The hats collected here look like numerous attempts to summon something: a character, a magical skill or the ability to learn the labyrinth we all find impossible. As Nietzsche said, “The expulsion of instinct by history has converted people into nothing but abstractions and shadows”. If we grab at masks, we suddenly have only rags and bright patches in our hands. Mad tatters, like Morris dancers put through the wringer of history.
The hats, perhaps, are ‘thinking caps’, both hats for thinking, and hats that think. Sophisticated hats, for performatively sophisticated points of view; numerous idiosyncratic perspectives.
Some of the Greek kylix-shaped vessels and vases are made of thermoplastic, from warmed and hand-moulded plastic beads, the kind they use to fill weighted blankets for anxiety, autism or sensory processing disorders.
There is a difficult, large fur hand that suggests cosplay: be someone else, be only subject to the demands of that narrative. And then leave. Cosplay surely only works in colder climates, affluent ones. Or at least in relentlessly air-conditioned enclosed places.

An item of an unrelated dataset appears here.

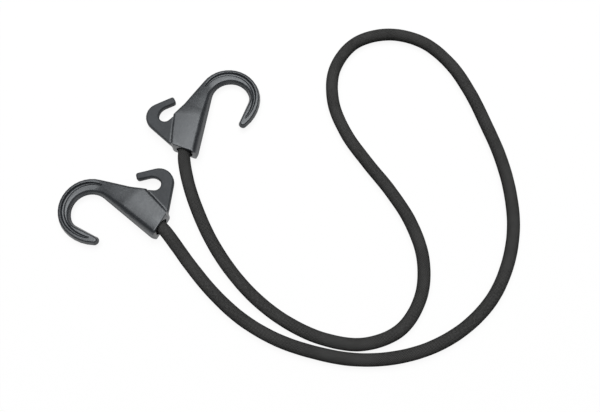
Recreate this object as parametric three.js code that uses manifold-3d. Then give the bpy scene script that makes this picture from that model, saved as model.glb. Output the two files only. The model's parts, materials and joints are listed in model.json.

Museums don’t get visited in novels any more. They’re only there as locations for corporate events. They are no longer enclosed enough – too many windows, the new ones. This is pleasantly enclosed. Like a ship. Like the way a brothel or church works for the shipwrecked, as Kathy Acker pointed out in her novel Pussy, King of the Pirates (1996).
And then there are all the disembodied ears, of different scales. Are they ears of the future that art is supposed to speak to, or for listening to the silence of the museum? Or like the homunculus diagrams in children’s books that put hands and sense organs and genitals at a larger scale to show the parts of the body we are most aware of in terms of nervous sensation?
There are small and large versions of centaurs – the small like tourist versions of the larger. These larger creatures’ material smells and comes from South America. Manilkara bidentata. Balata, ausubo, massaranduba. There are many centaurs on the Parthenon reliefs. Always fighting, dying on their rectangular metopes.